Savitzky-Golay Method
The ill effects discussed above can be mitigated by determining the absorption edge wavelength using the “knee” in the spectrum, which is the point with the greatest upward curvature (i.e., where the second derivative is at its maximum). The determination of the knee wavelength is facilitated by the recent implementation of a digital smoothing filter in kSA BandiT that uses the Savitzky-Golay (S-G) method. This method was developed to significantly reduce the amount of noise in spectral data, while retaining the shape of the original peaks, resulting in minimal loss of resolution (Savitzky & Golay, 1964; Schafer, 2011). It is more sophisticated than the simple boxcar method that is typically used. The essence of this approach is low-pass filtering via a local least-squares polynomial approximation. Note that symmetric Savitzky-Golay filters (i.e., those with equal widths to the left and right of the point in question) have zero phase, so that spectral features do not experience any shifting. As Figure 8 shows, the filter can be extremely successful at smoothing a very noisy signal. As an added feature, because it uses a polynomial smoothing function, it is trivial to also obtain the derivatives of various orders (up to the order of the polynomial used).

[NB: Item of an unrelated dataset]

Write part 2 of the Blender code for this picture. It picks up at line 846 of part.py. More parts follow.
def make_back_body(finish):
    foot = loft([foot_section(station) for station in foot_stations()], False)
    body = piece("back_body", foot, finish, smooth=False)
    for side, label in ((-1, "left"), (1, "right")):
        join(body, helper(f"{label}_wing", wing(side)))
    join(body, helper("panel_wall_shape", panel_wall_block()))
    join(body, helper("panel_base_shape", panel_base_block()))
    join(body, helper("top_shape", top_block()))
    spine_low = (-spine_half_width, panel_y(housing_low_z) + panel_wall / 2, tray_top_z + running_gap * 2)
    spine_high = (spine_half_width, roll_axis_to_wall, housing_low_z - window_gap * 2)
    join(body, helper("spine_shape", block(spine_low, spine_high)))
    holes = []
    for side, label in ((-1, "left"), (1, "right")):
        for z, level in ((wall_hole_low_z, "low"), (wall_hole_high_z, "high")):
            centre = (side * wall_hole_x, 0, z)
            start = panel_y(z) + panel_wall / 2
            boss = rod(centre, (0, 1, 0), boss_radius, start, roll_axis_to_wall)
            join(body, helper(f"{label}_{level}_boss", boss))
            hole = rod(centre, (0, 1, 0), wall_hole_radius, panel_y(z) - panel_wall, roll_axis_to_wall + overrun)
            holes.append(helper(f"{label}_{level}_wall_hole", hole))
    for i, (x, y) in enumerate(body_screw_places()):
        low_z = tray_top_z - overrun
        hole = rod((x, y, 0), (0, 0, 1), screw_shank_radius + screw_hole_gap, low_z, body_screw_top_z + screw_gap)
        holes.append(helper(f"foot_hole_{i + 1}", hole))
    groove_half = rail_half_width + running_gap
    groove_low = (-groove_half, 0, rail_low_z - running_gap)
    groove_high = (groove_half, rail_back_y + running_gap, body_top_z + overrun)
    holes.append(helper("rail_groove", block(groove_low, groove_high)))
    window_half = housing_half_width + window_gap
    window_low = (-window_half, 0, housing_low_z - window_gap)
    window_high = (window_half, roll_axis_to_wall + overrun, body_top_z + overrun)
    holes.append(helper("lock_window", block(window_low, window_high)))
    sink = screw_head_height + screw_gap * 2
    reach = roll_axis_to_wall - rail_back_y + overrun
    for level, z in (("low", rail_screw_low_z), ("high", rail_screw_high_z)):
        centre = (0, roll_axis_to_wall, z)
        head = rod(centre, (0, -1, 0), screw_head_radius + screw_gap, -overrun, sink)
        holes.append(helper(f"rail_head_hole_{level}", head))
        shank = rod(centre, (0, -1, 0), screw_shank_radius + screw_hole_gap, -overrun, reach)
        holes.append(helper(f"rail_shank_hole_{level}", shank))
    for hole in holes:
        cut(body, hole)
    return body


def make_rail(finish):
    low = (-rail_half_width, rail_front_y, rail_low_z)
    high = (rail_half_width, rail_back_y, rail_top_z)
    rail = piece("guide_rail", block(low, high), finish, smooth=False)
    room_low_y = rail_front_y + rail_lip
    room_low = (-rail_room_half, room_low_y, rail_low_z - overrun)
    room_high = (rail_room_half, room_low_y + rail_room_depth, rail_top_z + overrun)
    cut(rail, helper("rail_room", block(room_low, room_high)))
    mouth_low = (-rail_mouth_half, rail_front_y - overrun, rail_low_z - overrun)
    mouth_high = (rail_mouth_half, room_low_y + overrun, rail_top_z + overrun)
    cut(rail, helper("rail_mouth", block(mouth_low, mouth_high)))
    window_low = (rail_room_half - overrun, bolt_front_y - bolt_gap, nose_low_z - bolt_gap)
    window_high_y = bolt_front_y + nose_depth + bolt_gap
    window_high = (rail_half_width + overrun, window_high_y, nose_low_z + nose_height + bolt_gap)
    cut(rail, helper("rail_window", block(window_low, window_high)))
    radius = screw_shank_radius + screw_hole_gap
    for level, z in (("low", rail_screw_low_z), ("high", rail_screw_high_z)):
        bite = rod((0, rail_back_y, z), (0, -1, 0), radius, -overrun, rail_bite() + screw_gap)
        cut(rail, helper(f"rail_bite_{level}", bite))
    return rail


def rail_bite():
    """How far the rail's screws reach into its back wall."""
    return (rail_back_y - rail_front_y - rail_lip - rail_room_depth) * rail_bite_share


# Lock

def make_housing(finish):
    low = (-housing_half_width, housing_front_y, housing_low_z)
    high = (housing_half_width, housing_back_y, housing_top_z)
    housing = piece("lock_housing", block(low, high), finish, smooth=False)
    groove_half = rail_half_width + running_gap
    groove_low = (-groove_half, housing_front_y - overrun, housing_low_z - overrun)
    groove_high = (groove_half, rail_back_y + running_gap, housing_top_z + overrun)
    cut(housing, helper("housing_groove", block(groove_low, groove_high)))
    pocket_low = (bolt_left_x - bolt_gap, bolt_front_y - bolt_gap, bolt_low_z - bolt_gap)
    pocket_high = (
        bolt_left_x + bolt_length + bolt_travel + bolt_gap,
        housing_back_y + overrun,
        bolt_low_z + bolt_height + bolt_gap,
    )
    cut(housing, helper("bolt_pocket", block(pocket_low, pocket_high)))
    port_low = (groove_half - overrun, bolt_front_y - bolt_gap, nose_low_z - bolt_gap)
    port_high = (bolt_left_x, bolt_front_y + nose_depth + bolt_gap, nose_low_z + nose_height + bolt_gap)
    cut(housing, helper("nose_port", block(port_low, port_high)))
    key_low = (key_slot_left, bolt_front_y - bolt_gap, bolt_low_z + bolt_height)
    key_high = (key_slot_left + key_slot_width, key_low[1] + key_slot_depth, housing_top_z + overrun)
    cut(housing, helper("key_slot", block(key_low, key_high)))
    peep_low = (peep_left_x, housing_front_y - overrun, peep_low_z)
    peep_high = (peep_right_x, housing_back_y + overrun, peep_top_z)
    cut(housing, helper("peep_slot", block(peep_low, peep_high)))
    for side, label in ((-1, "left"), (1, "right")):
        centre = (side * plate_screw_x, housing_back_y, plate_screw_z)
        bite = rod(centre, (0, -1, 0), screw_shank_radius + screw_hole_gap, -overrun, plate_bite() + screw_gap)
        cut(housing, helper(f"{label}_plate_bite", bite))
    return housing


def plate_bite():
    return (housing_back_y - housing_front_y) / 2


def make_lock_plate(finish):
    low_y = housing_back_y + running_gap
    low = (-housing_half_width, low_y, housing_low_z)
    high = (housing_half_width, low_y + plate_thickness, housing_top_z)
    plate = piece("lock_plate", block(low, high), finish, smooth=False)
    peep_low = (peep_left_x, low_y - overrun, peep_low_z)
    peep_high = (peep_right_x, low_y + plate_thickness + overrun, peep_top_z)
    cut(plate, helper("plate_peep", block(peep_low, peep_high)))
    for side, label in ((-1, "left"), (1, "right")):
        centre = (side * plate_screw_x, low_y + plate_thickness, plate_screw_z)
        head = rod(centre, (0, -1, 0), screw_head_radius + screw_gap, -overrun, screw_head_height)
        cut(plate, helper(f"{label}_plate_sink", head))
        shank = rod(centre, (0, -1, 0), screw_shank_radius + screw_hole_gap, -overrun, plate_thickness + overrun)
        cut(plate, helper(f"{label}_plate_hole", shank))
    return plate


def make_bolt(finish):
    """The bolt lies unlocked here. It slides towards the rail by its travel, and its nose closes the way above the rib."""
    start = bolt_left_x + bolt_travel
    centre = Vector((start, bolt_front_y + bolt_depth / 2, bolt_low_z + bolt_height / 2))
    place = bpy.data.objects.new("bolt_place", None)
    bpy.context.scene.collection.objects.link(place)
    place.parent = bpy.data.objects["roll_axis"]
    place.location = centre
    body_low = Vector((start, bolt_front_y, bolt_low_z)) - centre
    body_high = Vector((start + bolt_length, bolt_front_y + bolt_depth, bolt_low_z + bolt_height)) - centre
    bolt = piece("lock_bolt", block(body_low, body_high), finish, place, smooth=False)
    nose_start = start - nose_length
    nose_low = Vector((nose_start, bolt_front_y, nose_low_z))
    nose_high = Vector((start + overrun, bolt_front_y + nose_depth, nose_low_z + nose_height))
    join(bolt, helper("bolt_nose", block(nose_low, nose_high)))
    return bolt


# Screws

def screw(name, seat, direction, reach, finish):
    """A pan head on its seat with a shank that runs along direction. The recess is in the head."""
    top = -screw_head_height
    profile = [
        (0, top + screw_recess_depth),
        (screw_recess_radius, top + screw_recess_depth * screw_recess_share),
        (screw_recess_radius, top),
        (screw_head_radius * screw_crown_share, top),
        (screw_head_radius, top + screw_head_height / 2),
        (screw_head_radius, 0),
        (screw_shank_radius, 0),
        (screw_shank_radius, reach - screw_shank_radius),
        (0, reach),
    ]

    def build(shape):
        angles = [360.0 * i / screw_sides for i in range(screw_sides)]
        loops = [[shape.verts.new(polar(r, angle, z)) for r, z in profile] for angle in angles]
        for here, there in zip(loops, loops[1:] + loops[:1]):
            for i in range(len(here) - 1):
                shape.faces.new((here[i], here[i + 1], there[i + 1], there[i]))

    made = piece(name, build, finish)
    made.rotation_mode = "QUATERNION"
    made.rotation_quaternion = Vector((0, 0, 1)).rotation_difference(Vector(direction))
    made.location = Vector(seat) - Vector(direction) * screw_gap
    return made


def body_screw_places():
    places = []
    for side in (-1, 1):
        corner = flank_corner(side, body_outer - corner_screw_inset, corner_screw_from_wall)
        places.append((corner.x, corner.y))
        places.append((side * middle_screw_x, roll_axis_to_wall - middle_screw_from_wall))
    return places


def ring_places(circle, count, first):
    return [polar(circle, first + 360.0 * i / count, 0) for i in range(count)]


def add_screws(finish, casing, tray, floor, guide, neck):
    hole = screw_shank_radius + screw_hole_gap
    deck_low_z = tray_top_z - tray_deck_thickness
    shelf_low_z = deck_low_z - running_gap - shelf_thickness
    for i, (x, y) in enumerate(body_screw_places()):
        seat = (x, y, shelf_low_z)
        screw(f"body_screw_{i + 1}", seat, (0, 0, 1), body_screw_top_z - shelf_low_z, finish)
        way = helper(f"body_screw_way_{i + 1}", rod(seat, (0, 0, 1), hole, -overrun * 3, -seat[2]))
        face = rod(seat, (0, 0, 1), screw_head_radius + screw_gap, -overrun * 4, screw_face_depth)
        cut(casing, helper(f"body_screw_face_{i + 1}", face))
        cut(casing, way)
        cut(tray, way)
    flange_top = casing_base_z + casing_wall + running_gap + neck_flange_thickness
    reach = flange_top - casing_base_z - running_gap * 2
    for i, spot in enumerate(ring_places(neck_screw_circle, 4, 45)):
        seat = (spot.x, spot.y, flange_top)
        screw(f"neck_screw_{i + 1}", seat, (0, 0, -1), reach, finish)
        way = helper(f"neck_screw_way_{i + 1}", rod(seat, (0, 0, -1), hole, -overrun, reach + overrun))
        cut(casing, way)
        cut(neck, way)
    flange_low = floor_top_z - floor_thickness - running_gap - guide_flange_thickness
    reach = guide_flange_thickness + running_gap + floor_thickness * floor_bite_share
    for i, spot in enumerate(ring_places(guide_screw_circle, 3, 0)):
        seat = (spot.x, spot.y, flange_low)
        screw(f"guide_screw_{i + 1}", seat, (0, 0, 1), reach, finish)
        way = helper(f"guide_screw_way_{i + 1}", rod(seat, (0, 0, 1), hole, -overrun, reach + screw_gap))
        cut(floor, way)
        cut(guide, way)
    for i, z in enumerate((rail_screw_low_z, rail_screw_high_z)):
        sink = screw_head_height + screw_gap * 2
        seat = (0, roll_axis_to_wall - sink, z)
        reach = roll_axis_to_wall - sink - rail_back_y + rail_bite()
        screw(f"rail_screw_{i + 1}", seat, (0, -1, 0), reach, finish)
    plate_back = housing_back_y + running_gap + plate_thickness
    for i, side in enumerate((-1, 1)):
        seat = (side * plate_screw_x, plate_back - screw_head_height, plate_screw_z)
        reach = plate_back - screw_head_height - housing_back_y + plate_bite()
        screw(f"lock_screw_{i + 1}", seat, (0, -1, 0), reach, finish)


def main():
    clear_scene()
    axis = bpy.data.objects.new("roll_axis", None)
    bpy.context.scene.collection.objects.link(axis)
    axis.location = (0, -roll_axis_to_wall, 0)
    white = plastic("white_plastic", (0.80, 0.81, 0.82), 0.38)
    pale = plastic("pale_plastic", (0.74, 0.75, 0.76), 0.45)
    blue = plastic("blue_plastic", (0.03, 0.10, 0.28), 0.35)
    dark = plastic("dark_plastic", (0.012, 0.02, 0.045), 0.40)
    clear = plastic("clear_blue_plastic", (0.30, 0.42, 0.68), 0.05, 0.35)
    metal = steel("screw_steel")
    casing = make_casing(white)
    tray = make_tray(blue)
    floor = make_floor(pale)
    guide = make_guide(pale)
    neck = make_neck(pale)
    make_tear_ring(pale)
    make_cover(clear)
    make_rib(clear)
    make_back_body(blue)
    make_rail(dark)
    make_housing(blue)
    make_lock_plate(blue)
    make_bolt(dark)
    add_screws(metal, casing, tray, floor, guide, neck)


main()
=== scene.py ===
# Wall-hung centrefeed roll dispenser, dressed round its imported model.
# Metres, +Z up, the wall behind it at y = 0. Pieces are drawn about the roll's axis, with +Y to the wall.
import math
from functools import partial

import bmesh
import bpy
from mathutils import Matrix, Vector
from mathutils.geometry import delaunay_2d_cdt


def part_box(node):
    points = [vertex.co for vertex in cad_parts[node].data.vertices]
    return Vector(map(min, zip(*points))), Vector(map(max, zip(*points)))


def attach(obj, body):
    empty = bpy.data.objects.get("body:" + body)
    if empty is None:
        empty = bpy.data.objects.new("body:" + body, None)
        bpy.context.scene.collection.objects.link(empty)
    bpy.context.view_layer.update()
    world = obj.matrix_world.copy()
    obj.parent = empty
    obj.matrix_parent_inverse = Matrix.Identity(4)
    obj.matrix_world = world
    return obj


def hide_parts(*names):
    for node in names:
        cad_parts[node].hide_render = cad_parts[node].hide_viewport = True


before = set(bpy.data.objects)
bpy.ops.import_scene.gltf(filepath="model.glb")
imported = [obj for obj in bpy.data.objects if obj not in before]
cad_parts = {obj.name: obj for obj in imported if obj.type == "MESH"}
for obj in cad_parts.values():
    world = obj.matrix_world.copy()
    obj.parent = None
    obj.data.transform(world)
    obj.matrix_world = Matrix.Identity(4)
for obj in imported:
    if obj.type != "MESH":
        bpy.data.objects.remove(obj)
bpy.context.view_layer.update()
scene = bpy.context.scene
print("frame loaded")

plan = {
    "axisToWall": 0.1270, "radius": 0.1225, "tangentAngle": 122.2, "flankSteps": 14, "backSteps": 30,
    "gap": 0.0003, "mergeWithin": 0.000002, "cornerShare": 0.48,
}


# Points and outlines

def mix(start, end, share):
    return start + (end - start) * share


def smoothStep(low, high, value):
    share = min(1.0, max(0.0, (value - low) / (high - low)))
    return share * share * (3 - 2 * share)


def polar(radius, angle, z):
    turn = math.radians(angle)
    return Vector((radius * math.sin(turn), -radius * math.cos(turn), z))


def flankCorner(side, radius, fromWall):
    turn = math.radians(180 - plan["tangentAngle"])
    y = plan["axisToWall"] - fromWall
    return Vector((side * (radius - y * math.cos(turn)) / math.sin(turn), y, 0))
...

Figure 8: Smoothing of a noisy signal using the Savitzky-Golay method
In this S-G second derivative approach, the kSA BandiT software first smoothes the raw spectrum using the Savitzky-Golay method (note that the Raw Spectra Boxcar value should be set to 1 to disable the conventional boxcar smoothing of the raw spectrum – refer to the settings in Figure 9). If the Normalize datapoint setting is enabled, the application will normalize the smoothed spectrum so that the maximum value is 1. This enables the other intensity-dependent settings to have a consistent reference value.
Enter the total width of the symmetric Savitzky-Golay smoothing window in the Boxcar field on the Band Edge Calculation tab. (Note that this value must be an odd number.) For example, if the value is N, each data point will be smoothed using the (N-1)/2 neighboring data points on either side. The larger the width, the greater the amount of smoothing. Finally, enter the Order, which represents the order of the smoothing polynomial (typically 2).

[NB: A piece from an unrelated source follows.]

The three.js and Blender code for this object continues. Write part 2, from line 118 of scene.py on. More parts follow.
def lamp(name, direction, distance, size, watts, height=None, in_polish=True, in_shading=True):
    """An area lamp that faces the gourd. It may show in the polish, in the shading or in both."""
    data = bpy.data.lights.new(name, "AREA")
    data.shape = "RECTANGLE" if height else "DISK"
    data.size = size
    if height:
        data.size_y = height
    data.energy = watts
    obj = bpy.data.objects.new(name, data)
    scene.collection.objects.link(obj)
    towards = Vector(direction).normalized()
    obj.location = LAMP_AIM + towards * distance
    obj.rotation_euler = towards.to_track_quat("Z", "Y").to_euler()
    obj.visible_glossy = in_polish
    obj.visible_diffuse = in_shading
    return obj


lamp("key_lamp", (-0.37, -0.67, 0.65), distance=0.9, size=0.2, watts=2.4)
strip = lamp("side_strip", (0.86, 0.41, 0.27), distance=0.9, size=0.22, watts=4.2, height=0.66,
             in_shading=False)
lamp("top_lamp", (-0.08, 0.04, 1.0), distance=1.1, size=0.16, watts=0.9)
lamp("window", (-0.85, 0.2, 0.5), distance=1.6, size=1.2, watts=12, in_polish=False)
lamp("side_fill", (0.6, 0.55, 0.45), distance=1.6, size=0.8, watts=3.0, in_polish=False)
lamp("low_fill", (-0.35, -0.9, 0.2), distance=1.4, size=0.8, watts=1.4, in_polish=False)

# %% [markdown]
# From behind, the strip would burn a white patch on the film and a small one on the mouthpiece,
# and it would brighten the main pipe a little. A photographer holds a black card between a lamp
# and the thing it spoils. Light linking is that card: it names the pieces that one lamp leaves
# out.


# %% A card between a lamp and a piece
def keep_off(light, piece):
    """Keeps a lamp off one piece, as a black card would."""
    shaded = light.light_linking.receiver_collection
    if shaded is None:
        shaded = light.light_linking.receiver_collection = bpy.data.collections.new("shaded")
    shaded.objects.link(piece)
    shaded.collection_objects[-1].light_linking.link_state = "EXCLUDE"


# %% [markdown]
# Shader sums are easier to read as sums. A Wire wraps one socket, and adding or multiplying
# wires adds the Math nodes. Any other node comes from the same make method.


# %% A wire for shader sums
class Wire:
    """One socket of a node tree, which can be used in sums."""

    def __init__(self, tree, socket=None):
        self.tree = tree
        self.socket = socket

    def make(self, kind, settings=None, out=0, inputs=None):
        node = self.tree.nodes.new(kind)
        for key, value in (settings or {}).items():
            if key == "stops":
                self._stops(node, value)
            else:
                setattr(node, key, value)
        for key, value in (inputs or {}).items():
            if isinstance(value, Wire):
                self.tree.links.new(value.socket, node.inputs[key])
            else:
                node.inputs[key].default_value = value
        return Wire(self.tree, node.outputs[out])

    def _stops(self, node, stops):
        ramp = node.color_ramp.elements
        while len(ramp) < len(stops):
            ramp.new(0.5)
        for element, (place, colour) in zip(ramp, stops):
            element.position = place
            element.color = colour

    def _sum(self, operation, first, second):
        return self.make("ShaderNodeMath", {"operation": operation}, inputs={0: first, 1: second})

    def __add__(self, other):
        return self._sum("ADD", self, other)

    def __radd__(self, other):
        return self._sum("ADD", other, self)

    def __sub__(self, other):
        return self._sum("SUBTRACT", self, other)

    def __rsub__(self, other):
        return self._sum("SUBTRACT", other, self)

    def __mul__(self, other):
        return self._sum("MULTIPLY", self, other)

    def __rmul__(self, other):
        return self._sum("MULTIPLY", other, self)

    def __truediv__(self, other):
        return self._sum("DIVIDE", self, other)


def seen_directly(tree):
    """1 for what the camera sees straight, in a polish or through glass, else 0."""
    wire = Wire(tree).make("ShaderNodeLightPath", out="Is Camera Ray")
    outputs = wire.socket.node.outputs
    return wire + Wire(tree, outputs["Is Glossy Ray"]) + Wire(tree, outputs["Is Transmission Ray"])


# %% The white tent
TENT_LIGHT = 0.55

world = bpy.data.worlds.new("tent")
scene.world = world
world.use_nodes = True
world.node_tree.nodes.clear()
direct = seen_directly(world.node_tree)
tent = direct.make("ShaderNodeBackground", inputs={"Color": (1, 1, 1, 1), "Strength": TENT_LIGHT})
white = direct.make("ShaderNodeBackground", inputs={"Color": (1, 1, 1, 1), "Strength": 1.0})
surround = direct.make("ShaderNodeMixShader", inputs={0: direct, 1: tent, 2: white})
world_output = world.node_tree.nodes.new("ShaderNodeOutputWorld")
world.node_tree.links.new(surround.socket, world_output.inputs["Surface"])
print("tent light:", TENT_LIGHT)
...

Figure 9: Band edge settings: Savitzky-Golay second derivative approach
To determine the absorption edge wavelength, the application finds the peak in the second derivative, subject to several filters. If you check the Enable wavelength range box, the application will reject any peak lying outside the specified wavelength range. In addition, it will reject any peak that has a value less than the value in the Min curv field or greater than the value in the Max peak field. Finally, the application determines the precise peak location by performing a quadratic fit to the 2N+1 points centered on the selected peak (see Figure 12). The choice of this fitting width will be discussed in more detail in the following section.
Figure 10 and Figure 11 illustrate the absorption edge wavelength determined in this manner for GaAs at room temperature and at high temperature, respectively. Note the large amount of blackbody radiation at high temperature. Also note the broadening of the peak in the second derivative. Nonetheless, the “knee” can be found quite precisely and repeatably.

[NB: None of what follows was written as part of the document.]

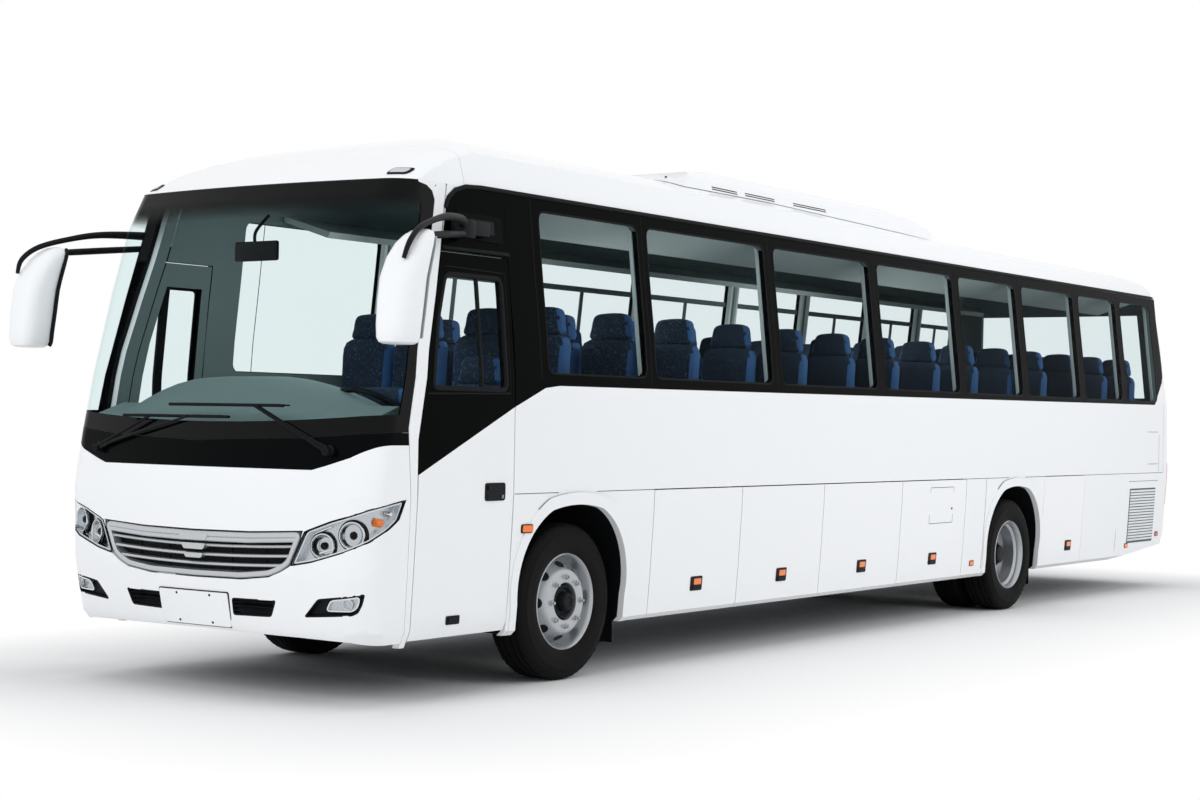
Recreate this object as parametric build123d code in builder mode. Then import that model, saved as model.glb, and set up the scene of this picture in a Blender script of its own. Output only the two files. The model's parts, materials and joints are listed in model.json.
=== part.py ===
"""Two-axle touring coach with an underfloor luggage hold, front entrance and roof air conditioning.

Frame: X towards the coach's left side, Y towards its rear, Z up, millimetres.  The origin is on the
ground under the middle of the whole coach.  Stations are distances behind the front axle.
"""

import math
import os

from build123d import *

os.makedirs("parts", exist_ok=True)

# ---------------------------------------------------------------- driving dimensions
WHEELBASE = 6830
FRONT_AXLE_Y = -4420
HALF_WIDTH = 1250

SKIRT_Z = 334
BELT_Z = 1205
SILL_Z = 1888
RAIL_Z = 3040
FLOOR_Z = 1350
PLATFORM_Z = 1000

AHEAD = -2400
BEHIND = 11400
OUTSIDE = 1400

WALL = 50
SKIN = 35
GLASS = 8
GAP = 8

DOOR_REAR = -690
ENTRY_REAR = -920
TAIL_START = 10710

BOW_RADIUS = 6700
TAIL_BOW_RADIUS = 14000
CORNER_RADIUS = 180

TYRE_RADIUS = 500
TYRE_WIDTH = 280
RIM_RADIUS = 292
FRONT_TRACK = 2068
KINGPIN_X = 900

# side wall, from the turned-in skirt to the drip rail: (height, half width)
SIDE_SECTION = [
    (334, 1167),
    (364, 1199),
    (600, 1219),
    (1035, 1245),
    (1205, 1250),
    (1888, 1250),
    (2150, 1229),
    (2540, 1181),
    (3040, 1126),
]

# nose: (height, station of the front at the centre line, half width)
NOSE_SECTIONS = [
    (334, -2010, 1167),
    (430, -2072, 1208),
    (750, -2128, 1228),
    (1200, -2130, 1250),
    (1530, -2075, 1250),
    (1888, -2000, 1250),
    (2400, -1898, 1200),
    (2800, -1808, 1151),
    (3040, -1695, 1126),
]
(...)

Figure 10: Room-T GaAs – raw spectrum and second derivative
Figure 11: 625°C GaAs – raw spectrum and second derivative
Locating the second derivative peak
As discussed previously, kSA BandiT determines the precise location of the second derivative peak by performing a quadratic fit to the 2N+1 points centered on the selected peak. For example, the range typically used for GaAs is the central point ± 7 points (see Figure 12).
Choosing the appropriate calibration curve
Note that the absorption edge wavelengths determined using the linear fit and S-G second derivative approaches are slightly different from each other, as shown in Figure 13.
Figure 13: S-I GaAs calibration curve comparison
Therefore, to obtain the best accuracy when using the S-G approach, use only calibration curves that were specifically created for this application. These have the designation “S-G 2nd Deriv.” in the Comments column (see Figure 14).
Figure 14: Substrate materials library
Indirect band gap materials like Si are more difficult to measure because the second derivative peak is much broader, and therefore requires a wider fitting range (see Figure 15 and Figure 16). You can typically obtain good results by increasing the width to ± 50 points (see Figure 17). Note that at temperatures above 500°C, the Si spectrum becomes so broad that it is difficult to discern the absorption edge. Depending on the dopant type and concentration, this represents a rough upper limit for band edge-based temperature measurements. However, you can extend this limit by using the strobed stray light removal technique. In this technique, the system captures spectra with the light source alternately turned off and on. By subtracting the light-off spectrum from the light-on spectrum, the effects of the blackbody radiation can be greatly reduced. This allows band edge-based temperature measurements to be extended to higher temperatures. For more details, refer to the kSA BandiT User Manual.
Figure 15: Room-T Si – raw spectrum and second derivative
Figure 16: 500°C Si – raw spectrum and second derivative
Figure 17: Second derivative peak fitting – 500°C Si
Displaying the results in real time
During data acquisition, you can display the second derivative in real time as follows.
- In the kSA BandiT software, select the View > Real-time BandiT Spectra.
- As shown in Figure 18, right-click on the chart, select Properties, and then click the Data Filters tab.
- From the drop-down list in the first row, select Normalizer.
- In the second row, select Savitzky-Golay.
- Click the corresponding Properties button and enter values in the Derivative number, Boxcar Width, and Smooth Order fields to match the recipe settings.
Figure 18: Real-time chart displaying the second derivative
References
Savitzky, A., & Golay, M. (1964). Smoothing and Differentiation of Data by Simplified Least Squares Procedures. Analytical Chemistry, 36, 1627-1639.
Schafer, R. W. (2011, July). What Is a Savitzky-Golay Filter? IEEE Signal Processing Magazine, pp. 111-117.